▶ [Job]: Treat the line containing "obj.parent = None" as the first line and the final line of the material below as the last; reproduce that range exactly.

++++++

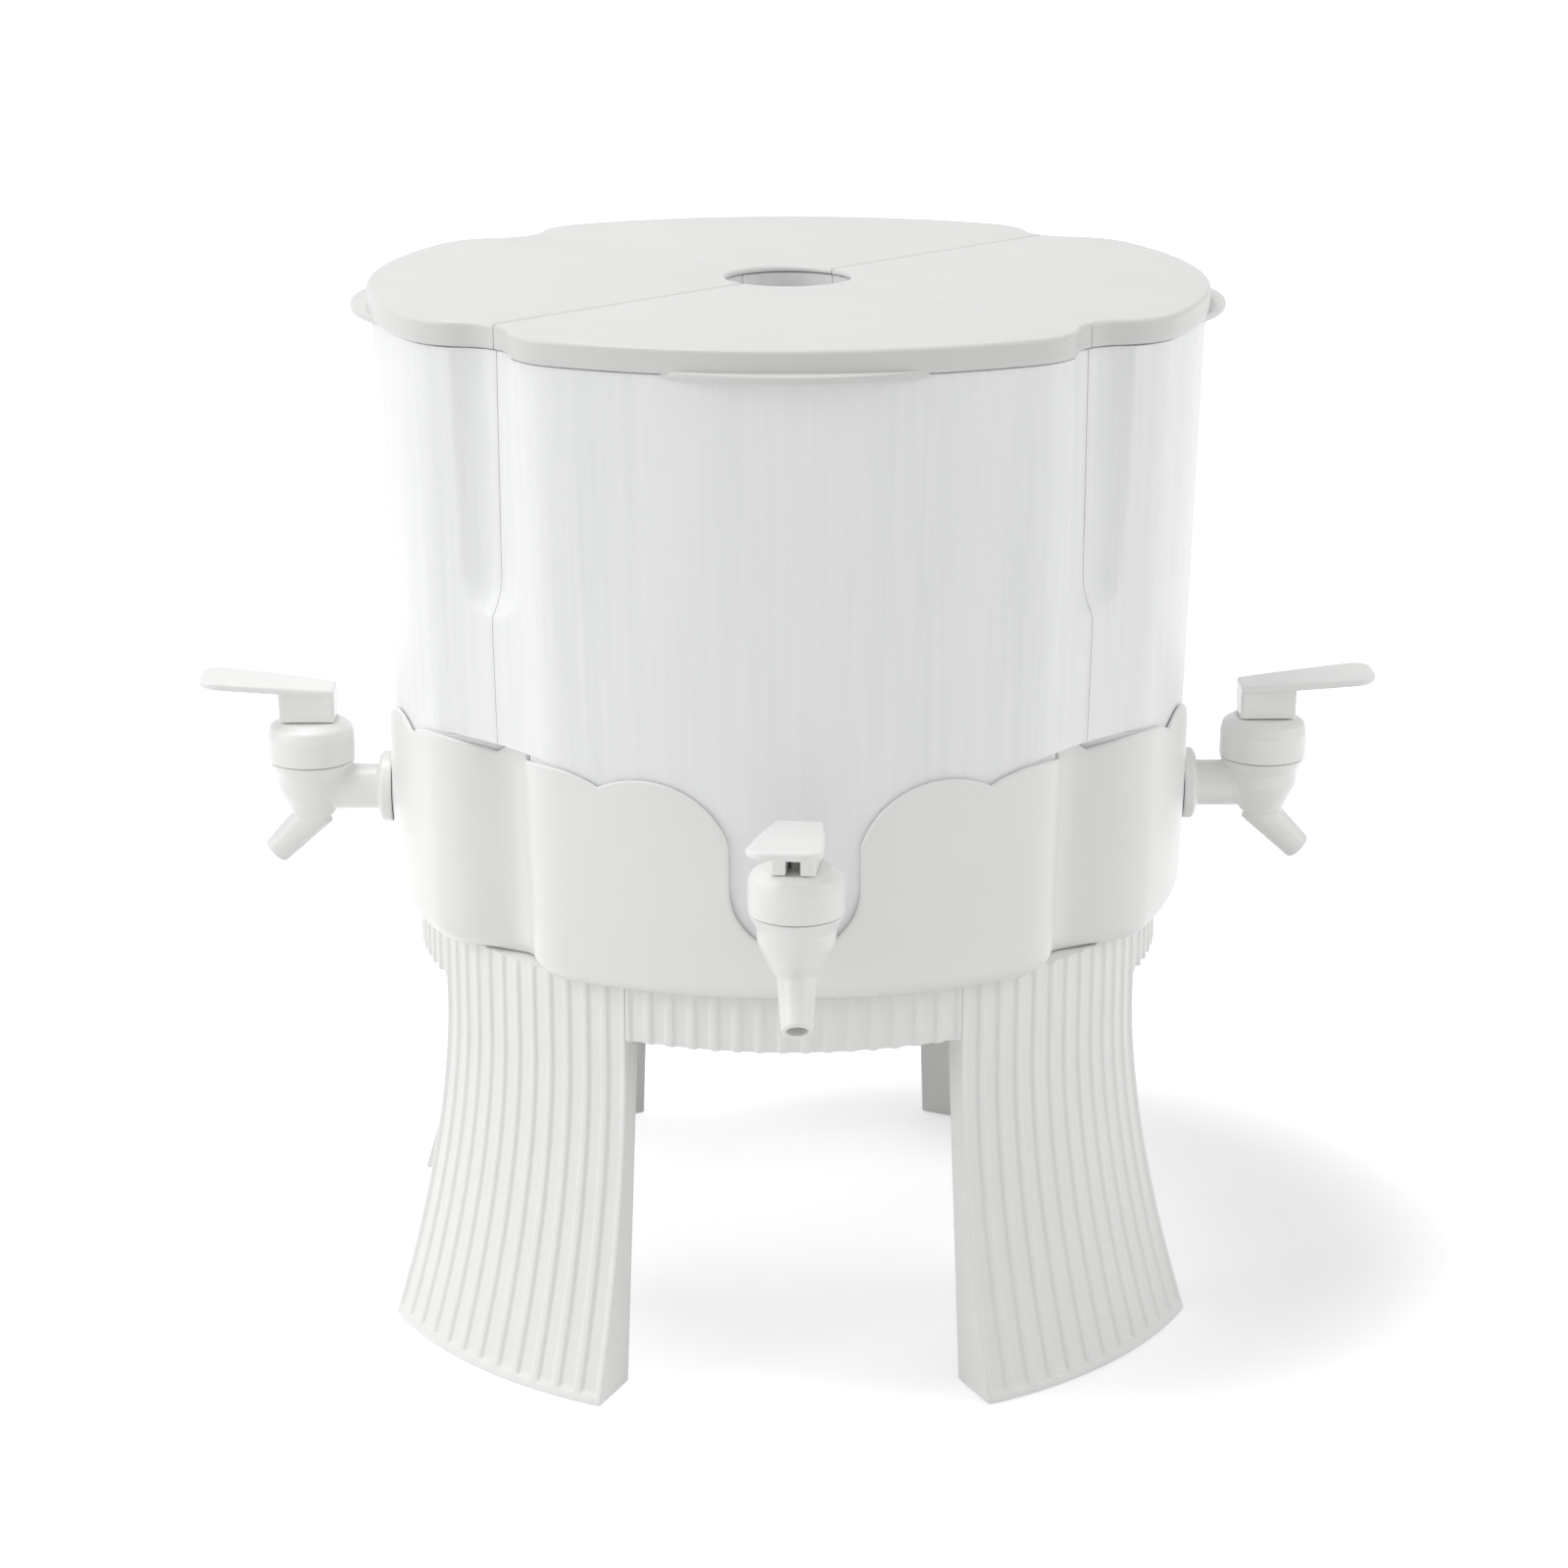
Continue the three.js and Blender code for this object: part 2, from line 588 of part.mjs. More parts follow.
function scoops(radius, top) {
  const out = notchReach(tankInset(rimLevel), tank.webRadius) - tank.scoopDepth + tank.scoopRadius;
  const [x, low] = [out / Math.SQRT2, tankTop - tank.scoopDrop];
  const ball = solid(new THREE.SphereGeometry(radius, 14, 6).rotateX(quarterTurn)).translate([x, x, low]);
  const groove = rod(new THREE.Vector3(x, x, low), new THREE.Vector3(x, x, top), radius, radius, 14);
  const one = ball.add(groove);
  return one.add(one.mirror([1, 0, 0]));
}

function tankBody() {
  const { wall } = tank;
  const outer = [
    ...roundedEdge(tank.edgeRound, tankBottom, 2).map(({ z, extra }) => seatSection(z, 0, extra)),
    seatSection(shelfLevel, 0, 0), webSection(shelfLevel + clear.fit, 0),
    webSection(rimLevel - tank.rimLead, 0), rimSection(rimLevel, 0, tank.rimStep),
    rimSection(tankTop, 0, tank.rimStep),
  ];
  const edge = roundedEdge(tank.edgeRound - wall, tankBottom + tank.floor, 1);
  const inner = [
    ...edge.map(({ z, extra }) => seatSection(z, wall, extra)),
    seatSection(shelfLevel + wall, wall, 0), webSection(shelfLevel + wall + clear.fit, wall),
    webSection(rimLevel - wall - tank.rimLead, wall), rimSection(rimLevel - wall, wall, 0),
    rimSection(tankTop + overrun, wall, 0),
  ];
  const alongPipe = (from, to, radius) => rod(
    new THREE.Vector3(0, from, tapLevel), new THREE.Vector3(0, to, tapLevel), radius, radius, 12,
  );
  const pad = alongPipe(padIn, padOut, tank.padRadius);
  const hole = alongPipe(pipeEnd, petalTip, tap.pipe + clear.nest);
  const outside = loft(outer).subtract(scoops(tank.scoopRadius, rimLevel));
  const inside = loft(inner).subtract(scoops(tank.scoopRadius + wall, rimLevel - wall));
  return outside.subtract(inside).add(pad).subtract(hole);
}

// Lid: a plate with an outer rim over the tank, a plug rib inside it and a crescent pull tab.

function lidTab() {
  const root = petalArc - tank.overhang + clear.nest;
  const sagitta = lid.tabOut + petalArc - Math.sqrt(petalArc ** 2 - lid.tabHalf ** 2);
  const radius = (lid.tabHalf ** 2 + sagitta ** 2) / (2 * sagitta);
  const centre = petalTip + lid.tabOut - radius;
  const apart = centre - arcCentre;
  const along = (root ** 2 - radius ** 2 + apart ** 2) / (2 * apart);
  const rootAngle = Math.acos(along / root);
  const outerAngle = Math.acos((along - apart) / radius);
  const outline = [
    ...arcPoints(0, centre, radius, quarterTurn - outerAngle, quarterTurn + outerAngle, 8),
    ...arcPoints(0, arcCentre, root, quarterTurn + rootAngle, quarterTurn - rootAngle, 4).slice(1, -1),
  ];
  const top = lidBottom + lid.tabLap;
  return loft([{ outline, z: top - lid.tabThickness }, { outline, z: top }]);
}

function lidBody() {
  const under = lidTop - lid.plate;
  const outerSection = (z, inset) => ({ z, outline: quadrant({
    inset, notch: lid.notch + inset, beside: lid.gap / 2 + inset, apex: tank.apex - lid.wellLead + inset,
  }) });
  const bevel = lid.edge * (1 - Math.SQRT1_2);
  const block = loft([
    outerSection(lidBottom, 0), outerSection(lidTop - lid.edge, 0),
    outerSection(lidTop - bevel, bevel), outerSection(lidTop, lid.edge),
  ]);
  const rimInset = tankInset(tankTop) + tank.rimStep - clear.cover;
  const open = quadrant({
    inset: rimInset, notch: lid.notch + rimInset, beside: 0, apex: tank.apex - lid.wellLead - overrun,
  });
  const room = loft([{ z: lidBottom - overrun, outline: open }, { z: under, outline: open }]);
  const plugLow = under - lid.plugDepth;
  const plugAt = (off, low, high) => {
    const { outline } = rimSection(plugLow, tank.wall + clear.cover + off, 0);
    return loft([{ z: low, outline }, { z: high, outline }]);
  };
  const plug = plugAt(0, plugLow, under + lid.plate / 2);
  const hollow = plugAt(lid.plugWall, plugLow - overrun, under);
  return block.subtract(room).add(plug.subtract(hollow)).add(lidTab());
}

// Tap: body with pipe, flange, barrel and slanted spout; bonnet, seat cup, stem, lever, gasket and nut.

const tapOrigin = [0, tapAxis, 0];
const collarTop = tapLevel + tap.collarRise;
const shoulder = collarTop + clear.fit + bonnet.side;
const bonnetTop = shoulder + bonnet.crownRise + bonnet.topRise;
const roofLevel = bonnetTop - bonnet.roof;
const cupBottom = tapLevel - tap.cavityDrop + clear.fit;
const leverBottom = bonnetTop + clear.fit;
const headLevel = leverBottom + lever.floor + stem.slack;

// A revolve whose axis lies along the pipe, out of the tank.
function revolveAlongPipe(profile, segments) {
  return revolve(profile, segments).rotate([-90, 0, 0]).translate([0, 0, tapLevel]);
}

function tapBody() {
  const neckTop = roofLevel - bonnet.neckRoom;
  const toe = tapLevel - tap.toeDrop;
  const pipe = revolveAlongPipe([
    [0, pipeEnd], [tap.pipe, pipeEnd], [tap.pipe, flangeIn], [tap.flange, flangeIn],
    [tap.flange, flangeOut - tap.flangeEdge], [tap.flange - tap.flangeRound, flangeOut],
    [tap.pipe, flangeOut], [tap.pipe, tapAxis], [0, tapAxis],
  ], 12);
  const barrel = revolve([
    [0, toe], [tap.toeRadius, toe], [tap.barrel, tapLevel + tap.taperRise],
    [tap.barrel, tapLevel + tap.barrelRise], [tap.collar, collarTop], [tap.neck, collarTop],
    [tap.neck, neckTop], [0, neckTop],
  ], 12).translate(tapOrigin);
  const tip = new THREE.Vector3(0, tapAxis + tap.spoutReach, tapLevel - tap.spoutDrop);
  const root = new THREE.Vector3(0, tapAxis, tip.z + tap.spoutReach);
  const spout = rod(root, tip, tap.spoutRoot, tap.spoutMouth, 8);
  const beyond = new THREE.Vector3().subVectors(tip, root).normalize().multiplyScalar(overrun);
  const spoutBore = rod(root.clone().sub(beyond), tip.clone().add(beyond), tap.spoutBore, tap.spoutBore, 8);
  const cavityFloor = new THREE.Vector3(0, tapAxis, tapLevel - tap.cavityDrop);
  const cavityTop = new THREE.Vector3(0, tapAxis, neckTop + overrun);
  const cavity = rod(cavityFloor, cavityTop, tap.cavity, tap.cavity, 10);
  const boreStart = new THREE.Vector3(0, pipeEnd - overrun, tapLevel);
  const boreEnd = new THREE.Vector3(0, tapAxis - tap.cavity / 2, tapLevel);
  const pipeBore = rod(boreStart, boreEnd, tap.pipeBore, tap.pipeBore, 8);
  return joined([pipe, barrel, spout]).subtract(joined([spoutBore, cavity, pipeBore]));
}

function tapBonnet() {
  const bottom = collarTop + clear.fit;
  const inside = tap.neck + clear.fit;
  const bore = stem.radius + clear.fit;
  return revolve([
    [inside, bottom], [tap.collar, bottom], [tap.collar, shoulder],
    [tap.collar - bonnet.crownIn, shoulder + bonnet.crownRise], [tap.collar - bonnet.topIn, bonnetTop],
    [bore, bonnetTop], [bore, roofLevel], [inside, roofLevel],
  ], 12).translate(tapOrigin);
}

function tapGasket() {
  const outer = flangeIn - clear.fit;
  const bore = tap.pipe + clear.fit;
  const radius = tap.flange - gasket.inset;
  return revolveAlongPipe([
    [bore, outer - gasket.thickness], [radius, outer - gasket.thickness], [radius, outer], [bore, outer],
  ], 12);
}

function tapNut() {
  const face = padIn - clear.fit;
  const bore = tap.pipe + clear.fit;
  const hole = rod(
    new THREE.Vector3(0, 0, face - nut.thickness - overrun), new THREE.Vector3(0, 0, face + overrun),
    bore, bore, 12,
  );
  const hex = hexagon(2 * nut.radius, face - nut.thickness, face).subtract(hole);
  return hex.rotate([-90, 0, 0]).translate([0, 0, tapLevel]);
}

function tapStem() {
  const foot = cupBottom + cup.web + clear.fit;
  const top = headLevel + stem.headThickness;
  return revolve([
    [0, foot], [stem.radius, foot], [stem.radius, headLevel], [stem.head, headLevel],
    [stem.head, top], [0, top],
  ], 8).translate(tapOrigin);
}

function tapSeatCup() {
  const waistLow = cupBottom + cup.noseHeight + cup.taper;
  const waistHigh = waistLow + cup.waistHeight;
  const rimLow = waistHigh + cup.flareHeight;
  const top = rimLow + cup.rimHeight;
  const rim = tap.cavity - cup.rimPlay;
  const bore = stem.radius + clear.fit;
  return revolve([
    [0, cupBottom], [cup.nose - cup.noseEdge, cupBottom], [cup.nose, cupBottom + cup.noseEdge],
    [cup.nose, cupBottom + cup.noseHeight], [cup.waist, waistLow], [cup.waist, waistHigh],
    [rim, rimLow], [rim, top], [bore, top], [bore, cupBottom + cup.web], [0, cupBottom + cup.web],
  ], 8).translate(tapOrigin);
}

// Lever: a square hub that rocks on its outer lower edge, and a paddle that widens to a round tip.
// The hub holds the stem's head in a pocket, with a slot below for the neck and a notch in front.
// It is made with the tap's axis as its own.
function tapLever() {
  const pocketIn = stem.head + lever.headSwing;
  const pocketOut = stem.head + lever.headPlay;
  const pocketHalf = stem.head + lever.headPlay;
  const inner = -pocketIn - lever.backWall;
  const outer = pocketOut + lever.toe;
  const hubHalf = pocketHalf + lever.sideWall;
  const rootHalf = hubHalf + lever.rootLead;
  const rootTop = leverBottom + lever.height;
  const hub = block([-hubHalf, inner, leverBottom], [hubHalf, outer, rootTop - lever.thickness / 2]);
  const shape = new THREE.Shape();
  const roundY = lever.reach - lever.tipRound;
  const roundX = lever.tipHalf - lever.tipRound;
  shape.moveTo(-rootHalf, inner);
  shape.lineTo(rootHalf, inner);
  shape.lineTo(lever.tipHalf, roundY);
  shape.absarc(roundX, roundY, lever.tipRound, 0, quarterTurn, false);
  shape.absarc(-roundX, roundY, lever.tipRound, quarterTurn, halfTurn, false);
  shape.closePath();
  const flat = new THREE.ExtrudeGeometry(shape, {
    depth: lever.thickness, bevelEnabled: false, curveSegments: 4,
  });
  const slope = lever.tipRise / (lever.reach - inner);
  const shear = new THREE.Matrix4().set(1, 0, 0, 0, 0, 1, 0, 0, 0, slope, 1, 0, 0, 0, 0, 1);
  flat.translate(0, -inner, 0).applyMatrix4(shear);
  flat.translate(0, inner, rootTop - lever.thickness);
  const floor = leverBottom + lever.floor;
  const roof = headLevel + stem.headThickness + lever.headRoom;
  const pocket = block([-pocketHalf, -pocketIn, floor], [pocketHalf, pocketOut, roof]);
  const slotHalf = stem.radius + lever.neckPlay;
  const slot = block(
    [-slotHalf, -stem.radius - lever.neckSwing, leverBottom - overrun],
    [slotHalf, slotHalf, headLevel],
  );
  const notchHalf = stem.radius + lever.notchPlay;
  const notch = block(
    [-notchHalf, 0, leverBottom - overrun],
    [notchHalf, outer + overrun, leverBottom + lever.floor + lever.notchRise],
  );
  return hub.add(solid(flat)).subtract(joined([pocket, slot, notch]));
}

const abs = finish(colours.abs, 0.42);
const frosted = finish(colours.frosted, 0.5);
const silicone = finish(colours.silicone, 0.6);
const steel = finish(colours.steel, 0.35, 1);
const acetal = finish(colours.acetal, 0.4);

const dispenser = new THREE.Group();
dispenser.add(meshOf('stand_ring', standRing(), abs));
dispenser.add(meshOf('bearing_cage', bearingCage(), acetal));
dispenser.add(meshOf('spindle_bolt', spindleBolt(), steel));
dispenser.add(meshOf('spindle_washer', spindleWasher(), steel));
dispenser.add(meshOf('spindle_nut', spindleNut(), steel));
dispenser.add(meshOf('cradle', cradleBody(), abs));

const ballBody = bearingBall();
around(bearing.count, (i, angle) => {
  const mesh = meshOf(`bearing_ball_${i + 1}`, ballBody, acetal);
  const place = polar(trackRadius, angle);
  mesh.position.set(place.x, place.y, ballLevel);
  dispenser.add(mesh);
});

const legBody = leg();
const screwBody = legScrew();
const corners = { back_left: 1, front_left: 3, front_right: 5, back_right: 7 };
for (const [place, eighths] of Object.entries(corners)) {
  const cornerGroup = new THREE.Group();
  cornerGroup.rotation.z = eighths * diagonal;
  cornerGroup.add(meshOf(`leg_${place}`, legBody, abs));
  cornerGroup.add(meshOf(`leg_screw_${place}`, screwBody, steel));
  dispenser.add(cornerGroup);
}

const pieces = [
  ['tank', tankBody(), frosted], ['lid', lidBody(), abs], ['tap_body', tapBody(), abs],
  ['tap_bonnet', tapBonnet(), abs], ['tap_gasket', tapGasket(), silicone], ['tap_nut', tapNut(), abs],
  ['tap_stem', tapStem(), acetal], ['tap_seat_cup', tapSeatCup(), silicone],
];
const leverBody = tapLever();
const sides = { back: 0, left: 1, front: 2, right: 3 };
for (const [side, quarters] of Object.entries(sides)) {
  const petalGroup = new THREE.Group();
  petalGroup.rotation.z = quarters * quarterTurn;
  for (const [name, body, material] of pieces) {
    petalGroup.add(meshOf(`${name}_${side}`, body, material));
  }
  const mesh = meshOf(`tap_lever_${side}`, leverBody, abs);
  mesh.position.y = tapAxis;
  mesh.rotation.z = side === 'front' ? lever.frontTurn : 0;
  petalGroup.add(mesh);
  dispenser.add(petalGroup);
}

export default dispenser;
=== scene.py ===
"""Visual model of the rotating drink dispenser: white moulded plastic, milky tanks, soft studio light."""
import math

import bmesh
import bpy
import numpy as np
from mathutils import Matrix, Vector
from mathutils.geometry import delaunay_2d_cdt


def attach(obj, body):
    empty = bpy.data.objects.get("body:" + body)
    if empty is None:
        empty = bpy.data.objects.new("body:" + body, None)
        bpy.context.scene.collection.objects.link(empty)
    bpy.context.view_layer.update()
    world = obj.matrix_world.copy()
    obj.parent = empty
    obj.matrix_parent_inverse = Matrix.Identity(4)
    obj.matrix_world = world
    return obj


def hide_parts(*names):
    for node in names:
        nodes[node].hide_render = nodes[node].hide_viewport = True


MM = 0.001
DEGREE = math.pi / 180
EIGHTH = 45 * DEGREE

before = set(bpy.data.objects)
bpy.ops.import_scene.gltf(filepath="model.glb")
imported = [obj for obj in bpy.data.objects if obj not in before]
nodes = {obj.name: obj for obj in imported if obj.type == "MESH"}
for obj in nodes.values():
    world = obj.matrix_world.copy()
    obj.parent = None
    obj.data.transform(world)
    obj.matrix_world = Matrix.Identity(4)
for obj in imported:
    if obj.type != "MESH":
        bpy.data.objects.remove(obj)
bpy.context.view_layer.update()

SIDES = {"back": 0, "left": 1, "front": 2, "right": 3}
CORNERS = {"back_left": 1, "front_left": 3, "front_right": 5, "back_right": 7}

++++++

▶ [Response to this exercise]:
    obj.parent = None
    obj.data.transform(world)
    obj.matrix_world = Matrix.Identity(4)
for obj in imported:
    if obj.type != "MESH":
        bpy.data.objects.remove(obj)
bpy.context.view_layer.update()

SIDES = {"back": 0, "left": 1, "front": 2, "right": 3}
CORNERS = {"back_left": 1, "front_left": 3, "front_right": 5, "back_right": 7}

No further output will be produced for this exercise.